▶ _Brief_:
Where a line below holds the string "Include", copy that line.

▶ _Information shown_:
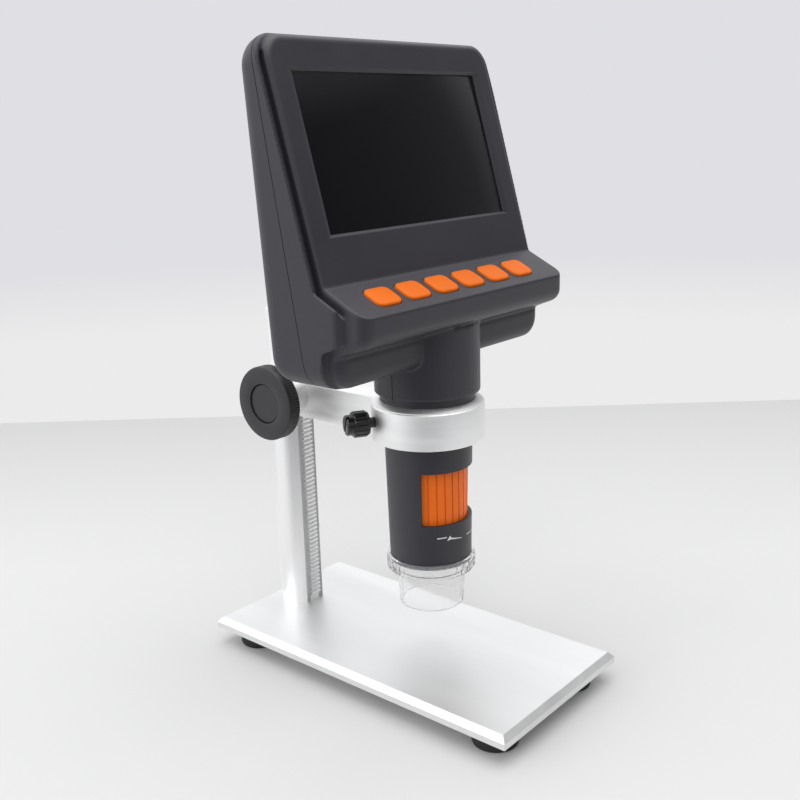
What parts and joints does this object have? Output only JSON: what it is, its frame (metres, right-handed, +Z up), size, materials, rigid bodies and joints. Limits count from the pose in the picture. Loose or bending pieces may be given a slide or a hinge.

--

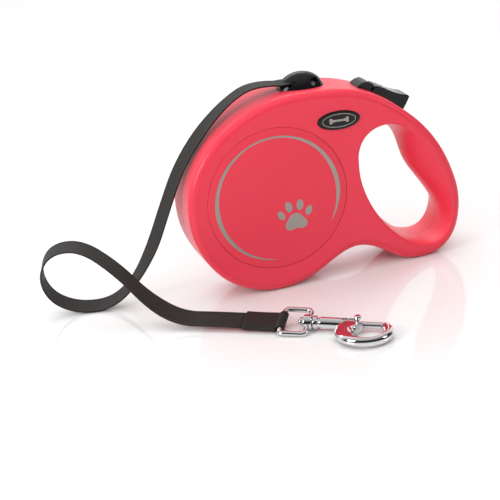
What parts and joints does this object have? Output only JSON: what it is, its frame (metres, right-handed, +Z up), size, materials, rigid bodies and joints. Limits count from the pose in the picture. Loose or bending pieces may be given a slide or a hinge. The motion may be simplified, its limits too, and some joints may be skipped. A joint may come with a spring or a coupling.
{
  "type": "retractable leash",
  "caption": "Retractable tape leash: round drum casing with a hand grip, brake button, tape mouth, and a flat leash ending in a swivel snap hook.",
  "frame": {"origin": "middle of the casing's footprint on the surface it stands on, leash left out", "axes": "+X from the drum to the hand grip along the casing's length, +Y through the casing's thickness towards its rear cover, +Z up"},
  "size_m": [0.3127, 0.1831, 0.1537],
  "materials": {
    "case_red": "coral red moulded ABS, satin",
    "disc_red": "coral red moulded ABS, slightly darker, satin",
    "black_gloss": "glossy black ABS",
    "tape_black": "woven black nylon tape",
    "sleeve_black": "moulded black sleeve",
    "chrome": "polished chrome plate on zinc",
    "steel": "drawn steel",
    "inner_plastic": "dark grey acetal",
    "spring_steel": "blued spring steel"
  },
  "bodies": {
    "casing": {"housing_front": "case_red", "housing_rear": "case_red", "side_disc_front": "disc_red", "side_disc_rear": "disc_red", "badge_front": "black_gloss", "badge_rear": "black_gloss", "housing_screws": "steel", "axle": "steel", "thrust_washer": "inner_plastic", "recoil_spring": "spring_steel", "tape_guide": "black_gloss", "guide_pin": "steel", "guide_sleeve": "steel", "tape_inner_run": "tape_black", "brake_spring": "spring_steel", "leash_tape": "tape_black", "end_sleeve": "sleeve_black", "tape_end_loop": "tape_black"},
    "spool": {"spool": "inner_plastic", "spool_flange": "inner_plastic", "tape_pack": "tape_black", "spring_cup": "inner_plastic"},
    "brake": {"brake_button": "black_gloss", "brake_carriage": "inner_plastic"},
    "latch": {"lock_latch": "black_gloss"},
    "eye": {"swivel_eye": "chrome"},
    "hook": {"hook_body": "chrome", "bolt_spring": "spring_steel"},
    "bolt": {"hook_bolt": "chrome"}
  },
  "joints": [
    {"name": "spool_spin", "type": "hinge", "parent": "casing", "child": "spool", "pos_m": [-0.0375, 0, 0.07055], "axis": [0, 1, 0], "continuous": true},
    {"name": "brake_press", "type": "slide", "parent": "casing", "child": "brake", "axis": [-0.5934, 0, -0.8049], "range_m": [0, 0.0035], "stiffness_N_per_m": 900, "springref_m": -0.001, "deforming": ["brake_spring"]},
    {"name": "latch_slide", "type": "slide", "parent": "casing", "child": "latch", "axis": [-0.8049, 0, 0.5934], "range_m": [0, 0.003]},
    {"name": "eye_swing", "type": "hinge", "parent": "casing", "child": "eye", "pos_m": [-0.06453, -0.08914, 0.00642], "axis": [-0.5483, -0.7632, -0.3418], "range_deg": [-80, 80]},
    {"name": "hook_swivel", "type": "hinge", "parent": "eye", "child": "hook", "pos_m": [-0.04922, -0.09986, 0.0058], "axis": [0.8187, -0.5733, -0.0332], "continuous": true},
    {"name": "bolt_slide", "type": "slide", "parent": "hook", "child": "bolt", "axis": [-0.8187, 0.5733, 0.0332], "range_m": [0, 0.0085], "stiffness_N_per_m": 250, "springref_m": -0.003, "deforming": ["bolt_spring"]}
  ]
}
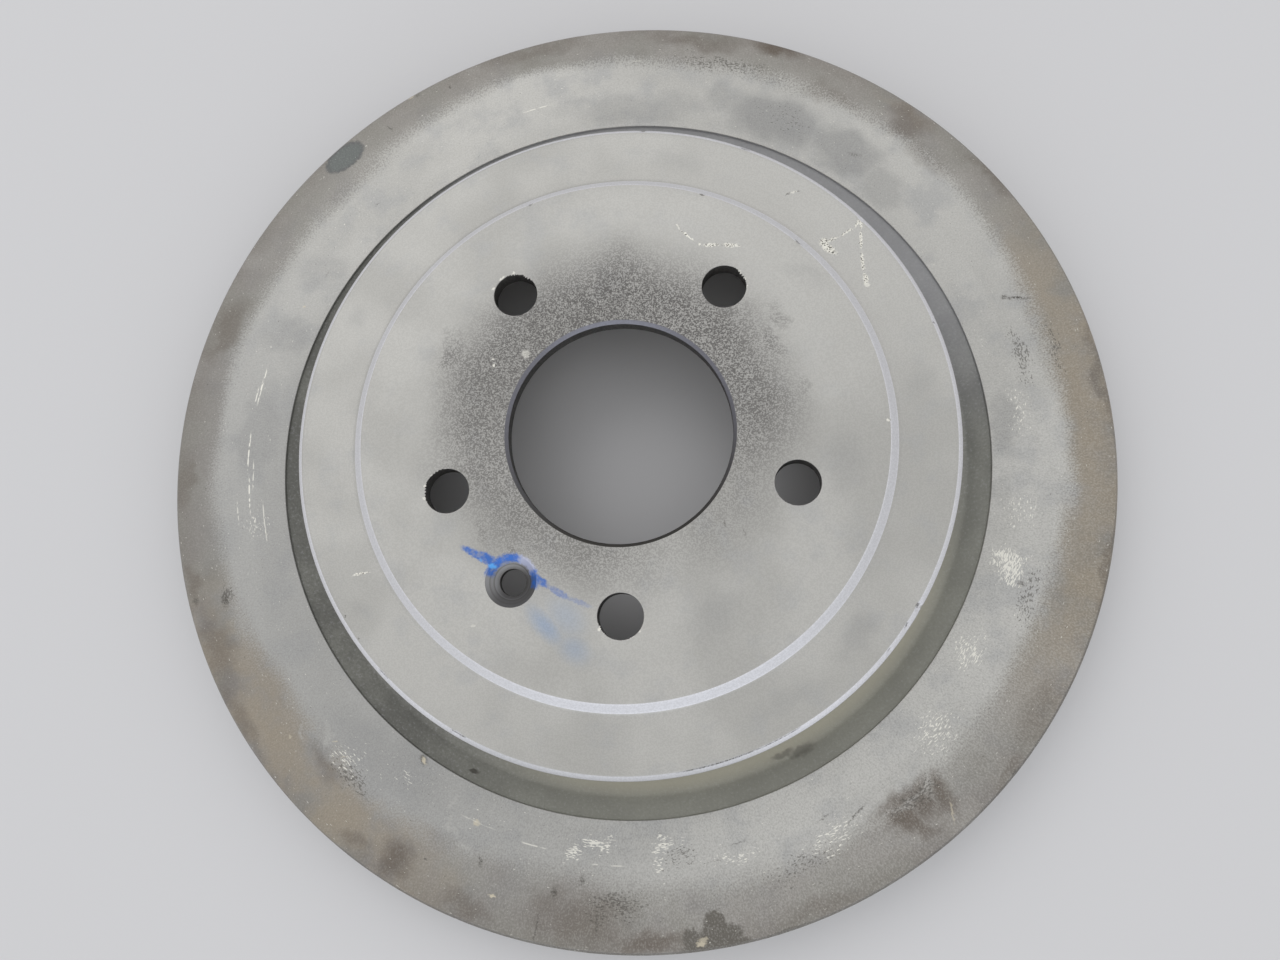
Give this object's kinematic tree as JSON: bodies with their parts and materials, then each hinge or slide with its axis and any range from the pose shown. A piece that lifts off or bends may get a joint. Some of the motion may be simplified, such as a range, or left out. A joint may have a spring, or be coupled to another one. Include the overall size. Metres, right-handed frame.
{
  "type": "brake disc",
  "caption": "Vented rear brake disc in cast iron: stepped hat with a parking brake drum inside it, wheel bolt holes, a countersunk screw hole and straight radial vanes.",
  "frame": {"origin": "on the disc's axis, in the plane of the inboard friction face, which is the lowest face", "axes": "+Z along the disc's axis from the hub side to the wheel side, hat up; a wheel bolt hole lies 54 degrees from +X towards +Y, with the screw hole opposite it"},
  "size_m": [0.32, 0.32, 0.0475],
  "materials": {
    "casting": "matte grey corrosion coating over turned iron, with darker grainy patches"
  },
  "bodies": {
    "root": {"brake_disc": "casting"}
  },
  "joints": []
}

* * *

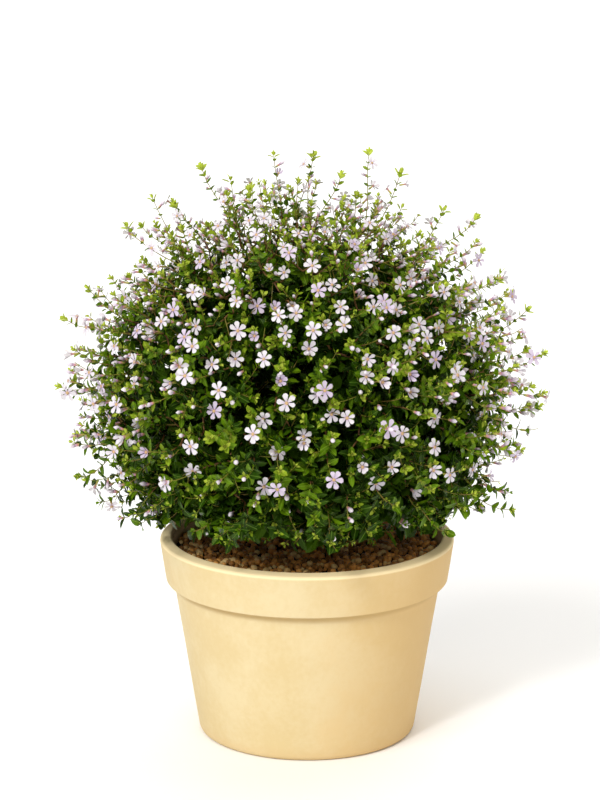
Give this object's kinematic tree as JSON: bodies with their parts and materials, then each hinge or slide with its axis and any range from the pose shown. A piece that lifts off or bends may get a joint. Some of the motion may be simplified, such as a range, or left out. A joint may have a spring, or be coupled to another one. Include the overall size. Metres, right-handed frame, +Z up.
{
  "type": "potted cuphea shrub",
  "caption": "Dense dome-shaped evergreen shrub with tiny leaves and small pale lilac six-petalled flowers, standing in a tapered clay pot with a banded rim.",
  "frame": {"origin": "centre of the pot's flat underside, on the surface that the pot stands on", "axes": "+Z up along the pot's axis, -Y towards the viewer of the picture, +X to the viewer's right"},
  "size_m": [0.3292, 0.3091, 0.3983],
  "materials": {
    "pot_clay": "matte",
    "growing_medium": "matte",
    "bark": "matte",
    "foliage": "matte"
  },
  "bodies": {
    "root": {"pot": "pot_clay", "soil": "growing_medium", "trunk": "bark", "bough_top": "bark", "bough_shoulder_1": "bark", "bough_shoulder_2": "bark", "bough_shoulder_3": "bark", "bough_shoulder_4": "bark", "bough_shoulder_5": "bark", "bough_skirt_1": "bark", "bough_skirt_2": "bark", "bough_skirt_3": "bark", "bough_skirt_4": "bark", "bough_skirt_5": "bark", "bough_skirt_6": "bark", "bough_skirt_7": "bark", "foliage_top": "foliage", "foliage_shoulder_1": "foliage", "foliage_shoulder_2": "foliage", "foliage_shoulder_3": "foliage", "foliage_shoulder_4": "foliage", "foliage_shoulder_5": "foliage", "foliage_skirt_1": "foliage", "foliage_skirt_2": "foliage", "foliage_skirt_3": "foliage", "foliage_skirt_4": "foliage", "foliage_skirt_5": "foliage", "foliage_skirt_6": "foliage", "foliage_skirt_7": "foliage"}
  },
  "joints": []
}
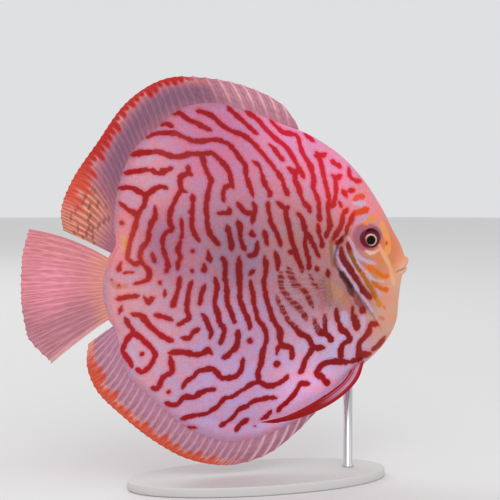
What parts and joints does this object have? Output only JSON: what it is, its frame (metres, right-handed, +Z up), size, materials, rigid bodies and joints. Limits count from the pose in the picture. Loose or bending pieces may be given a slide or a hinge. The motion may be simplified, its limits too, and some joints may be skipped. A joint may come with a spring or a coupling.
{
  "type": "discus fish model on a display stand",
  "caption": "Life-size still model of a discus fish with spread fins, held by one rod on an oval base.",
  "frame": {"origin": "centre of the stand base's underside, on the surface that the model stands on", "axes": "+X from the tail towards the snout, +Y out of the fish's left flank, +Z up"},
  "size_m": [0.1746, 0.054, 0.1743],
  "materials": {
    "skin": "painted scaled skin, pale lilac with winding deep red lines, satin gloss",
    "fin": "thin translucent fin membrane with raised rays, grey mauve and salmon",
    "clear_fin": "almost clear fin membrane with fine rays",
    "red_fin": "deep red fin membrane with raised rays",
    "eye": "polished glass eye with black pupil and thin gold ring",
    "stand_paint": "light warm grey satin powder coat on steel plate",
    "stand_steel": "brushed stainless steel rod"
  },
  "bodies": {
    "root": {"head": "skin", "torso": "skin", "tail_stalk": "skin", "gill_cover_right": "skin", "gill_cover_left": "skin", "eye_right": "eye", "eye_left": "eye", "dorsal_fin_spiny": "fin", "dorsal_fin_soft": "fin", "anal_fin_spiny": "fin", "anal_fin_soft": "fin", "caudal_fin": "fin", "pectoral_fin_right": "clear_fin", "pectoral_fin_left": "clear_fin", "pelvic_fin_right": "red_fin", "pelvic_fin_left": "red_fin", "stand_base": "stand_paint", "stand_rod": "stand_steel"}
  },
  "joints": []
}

▶ _Response to the exercise_:
Give this object's kinematic tree as JSON: bodies with their parts and materials, then each hinge or slide with its axis and any range from the pose shown. A piece that lifts off or bends may get a joint. Some of the motion may be simplified, such as a range, or left out. A joint may have a spring, or be coupled to another one. Include the overall size. Metres, right-handed frame.
Give this object's kinematic tree as JSON: bodies with their parts and materials, then each hinge or slide with its axis and any range from the pose shown. A piece that lifts off or bends may get a joint. Some of the motion may be simplified, such as a range, or left out. A joint may have a spring, or be coupled to another one. Include the overall size. Metres, right-handed frame, +Z up.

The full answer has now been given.